STATED TASK:
Report how many lines contain "piece". The answer is a single number.

DATASET:
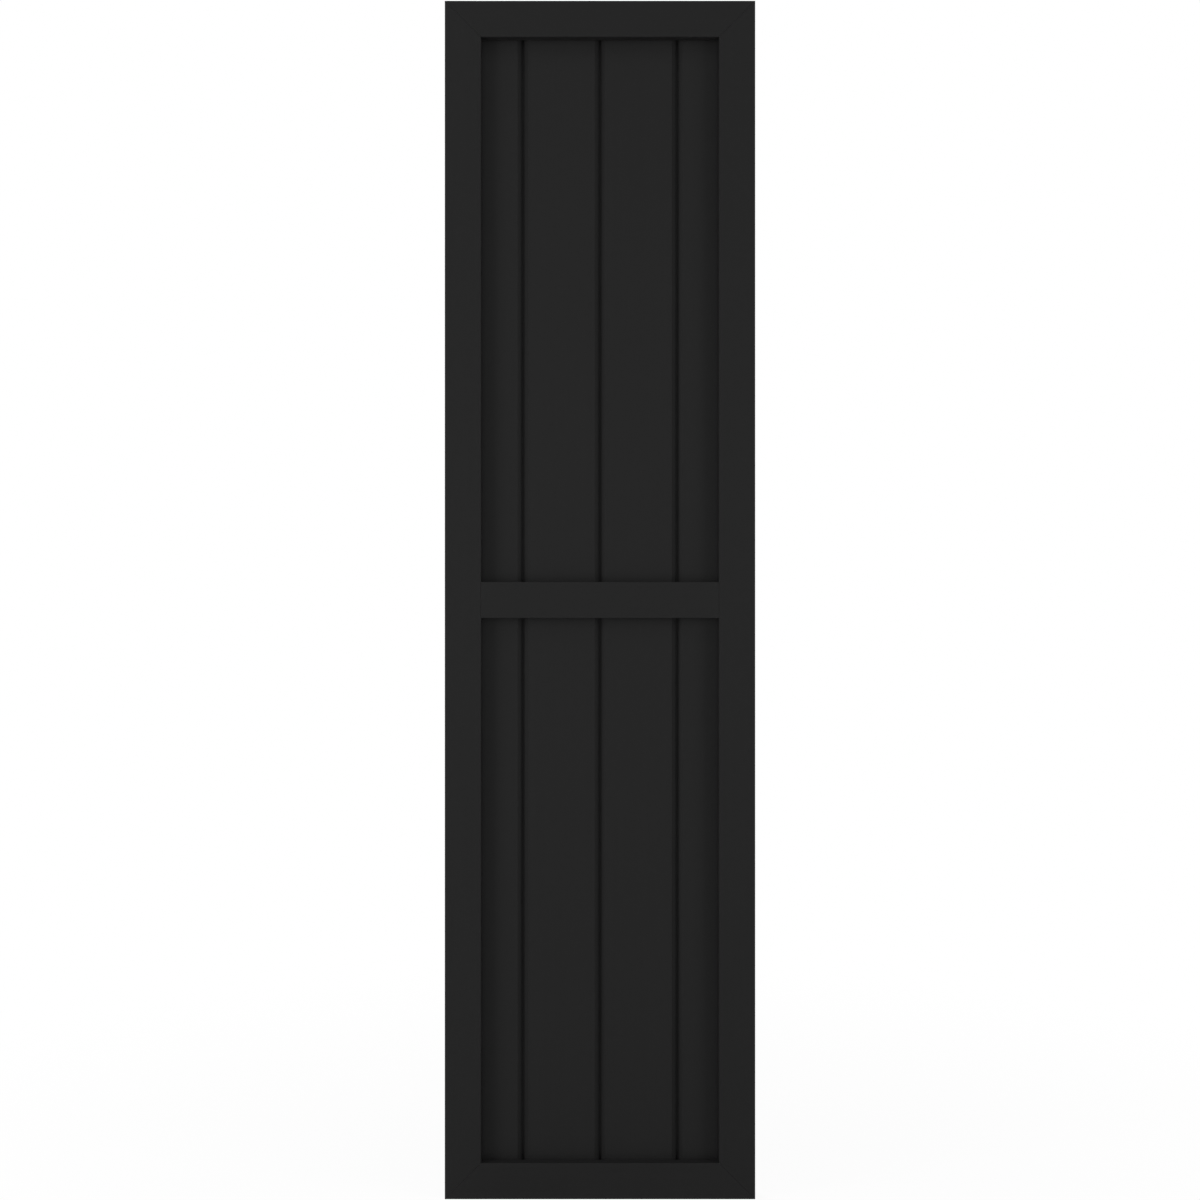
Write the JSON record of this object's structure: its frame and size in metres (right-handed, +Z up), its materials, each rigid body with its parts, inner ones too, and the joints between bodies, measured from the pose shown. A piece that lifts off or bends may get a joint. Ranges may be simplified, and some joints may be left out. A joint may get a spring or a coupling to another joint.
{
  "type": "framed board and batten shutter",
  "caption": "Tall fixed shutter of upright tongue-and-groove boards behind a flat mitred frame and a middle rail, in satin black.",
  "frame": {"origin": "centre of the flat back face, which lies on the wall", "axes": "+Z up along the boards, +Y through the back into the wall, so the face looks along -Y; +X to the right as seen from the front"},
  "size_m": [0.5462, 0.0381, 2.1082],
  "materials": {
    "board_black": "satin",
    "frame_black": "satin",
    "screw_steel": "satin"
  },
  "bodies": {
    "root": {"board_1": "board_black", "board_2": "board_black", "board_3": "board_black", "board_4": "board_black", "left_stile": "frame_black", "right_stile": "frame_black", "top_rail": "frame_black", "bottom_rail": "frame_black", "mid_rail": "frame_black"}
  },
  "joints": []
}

---

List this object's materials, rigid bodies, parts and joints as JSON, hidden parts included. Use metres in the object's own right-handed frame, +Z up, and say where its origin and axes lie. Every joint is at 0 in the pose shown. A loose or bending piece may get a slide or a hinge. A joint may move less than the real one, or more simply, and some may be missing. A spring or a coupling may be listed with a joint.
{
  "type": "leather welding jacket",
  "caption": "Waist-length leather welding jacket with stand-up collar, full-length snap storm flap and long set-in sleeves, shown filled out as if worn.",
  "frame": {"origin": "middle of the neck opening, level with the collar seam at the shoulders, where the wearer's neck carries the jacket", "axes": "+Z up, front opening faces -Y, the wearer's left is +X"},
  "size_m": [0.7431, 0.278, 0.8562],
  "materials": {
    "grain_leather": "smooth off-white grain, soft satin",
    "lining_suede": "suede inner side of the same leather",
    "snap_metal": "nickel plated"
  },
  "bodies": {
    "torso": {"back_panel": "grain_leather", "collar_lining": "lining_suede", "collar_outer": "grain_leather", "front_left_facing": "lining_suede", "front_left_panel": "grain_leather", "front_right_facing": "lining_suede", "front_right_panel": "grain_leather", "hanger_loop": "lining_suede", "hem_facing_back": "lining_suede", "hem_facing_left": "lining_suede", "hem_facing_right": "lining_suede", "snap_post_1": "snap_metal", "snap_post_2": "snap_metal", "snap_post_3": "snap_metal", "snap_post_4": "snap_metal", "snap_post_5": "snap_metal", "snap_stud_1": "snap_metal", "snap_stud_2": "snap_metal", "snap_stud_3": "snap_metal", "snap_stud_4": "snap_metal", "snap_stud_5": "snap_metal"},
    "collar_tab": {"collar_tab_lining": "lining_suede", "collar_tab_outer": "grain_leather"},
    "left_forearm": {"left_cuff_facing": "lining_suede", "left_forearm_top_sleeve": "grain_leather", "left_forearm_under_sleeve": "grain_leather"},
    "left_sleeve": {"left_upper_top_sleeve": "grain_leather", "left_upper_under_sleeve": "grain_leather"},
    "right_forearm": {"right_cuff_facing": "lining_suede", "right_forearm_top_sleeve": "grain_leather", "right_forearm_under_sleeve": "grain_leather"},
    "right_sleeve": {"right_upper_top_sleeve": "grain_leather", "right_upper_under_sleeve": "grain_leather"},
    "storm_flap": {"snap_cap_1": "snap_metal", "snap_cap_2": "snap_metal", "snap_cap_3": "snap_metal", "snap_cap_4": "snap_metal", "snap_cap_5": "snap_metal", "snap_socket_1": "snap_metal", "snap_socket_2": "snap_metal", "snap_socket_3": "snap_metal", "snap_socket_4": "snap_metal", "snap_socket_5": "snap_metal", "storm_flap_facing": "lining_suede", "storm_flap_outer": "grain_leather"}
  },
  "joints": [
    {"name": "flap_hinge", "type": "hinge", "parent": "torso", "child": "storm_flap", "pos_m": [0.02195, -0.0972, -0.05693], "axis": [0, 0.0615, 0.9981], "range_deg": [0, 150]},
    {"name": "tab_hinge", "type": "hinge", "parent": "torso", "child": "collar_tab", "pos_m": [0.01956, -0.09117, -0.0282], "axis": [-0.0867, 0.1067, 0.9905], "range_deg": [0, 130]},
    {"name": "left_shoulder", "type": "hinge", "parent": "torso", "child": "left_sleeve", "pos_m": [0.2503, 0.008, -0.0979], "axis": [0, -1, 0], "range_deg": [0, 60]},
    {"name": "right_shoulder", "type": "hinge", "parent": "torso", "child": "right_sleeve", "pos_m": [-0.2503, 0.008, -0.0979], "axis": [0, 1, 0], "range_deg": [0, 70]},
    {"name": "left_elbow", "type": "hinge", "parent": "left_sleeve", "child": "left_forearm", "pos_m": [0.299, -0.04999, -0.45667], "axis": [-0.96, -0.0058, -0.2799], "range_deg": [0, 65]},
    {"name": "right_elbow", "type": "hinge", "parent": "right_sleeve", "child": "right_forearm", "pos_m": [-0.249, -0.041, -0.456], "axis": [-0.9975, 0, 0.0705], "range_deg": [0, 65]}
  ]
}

==

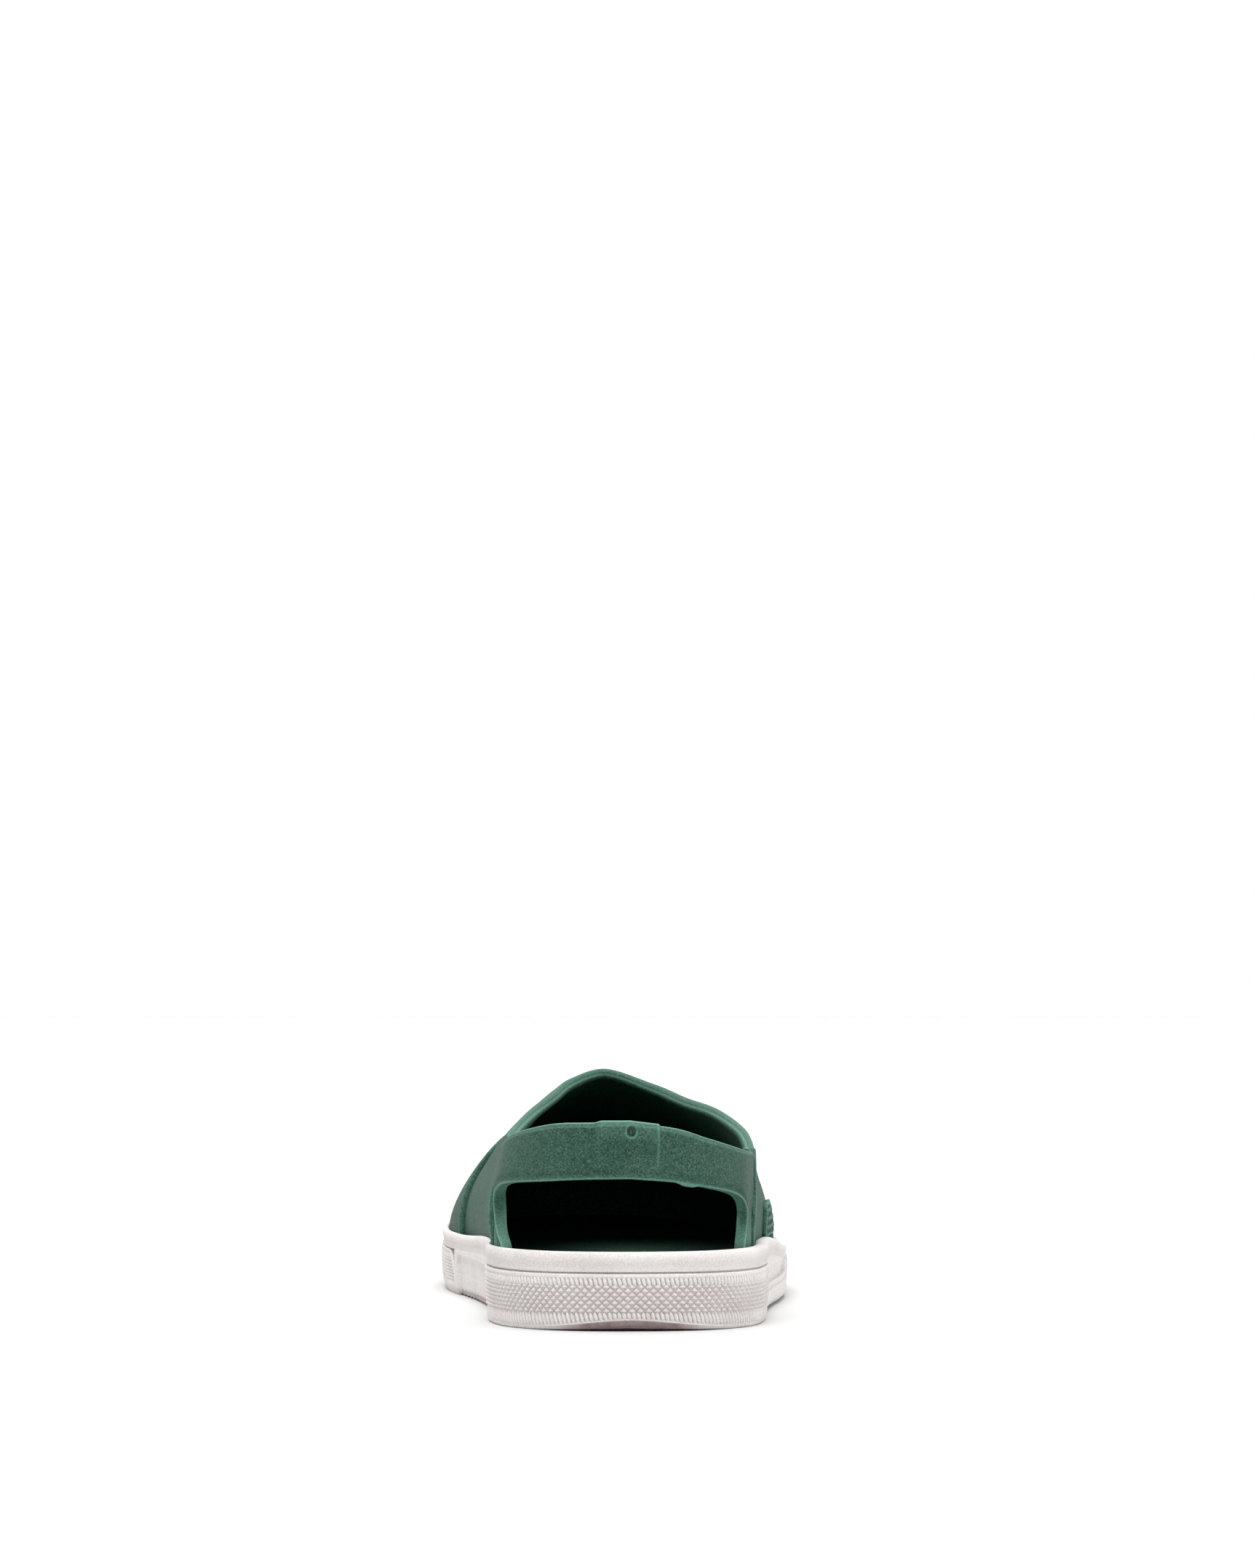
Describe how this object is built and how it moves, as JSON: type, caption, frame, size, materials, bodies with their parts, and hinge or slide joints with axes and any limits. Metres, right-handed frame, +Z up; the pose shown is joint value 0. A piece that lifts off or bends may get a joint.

WRITTEN REPLY:
3